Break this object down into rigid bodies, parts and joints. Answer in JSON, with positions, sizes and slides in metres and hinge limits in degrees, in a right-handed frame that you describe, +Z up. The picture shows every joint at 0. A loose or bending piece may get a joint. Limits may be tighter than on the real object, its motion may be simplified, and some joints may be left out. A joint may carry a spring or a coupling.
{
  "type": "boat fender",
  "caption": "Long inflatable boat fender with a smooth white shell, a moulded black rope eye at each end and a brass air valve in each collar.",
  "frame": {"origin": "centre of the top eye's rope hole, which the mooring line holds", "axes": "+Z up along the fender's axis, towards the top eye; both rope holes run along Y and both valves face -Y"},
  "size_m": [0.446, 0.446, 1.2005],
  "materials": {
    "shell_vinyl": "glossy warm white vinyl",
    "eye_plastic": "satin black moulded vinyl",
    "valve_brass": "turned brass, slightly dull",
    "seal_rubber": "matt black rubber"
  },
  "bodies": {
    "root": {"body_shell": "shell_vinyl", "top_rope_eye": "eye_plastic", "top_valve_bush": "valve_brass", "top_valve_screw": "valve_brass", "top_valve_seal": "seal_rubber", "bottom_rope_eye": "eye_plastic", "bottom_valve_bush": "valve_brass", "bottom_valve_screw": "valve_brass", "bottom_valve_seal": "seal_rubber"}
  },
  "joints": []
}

########################################

### [Goal]
Set down the material above again, word for word.

### [Full solution]
Break this object down into rigid bodies, parts and joints. Answer in JSON, with positions, sizes and slides in metres and hinge limits in degrees, in a right-handed frame that you describe, +Z up. The picture shows every joint at 0. A loose or bending piece may get a joint. Limits may be tighter than on the real object, its motion may be simplified, and some joints may be left out. A joint may carry a spring or a coupling.
{
  "type": "boat fender",
  "caption": "Long inflatable boat fender with a smooth white shell, a moulded black rope eye at each end and a brass air valve in each collar.",
  "frame": {"origin": "centre of the top eye's rope hole, which the mooring line holds", "axes": "+Z up along the fender's axis, towards the top eye; both rope holes run along Y and both valves face -Y"},
  "size_m": [0.446, 0.446, 1.2005],
  "materials": {
    "shell_vinyl": "glossy warm white vinyl",
    "eye_plastic": "satin black moulded vinyl",
    "valve_brass": "turned brass, slightly dull",
    "seal_rubber": "matt black rubber"
  },
  "bodies": {
    "root": {"body_shell": "shell_vinyl", "top_rope_eye": "eye_plastic", "top_valve_bush": "valve_brass", "top_valve_screw": "valve_brass", "top_valve_seal": "seal_rubber", "bottom_rope_eye": "eye_plastic", "bottom_valve_bush": "valve_brass", "bottom_valve_screw": "valve_brass", "bottom_valve_seal": "seal_rubber"}
  },
  "joints": []
}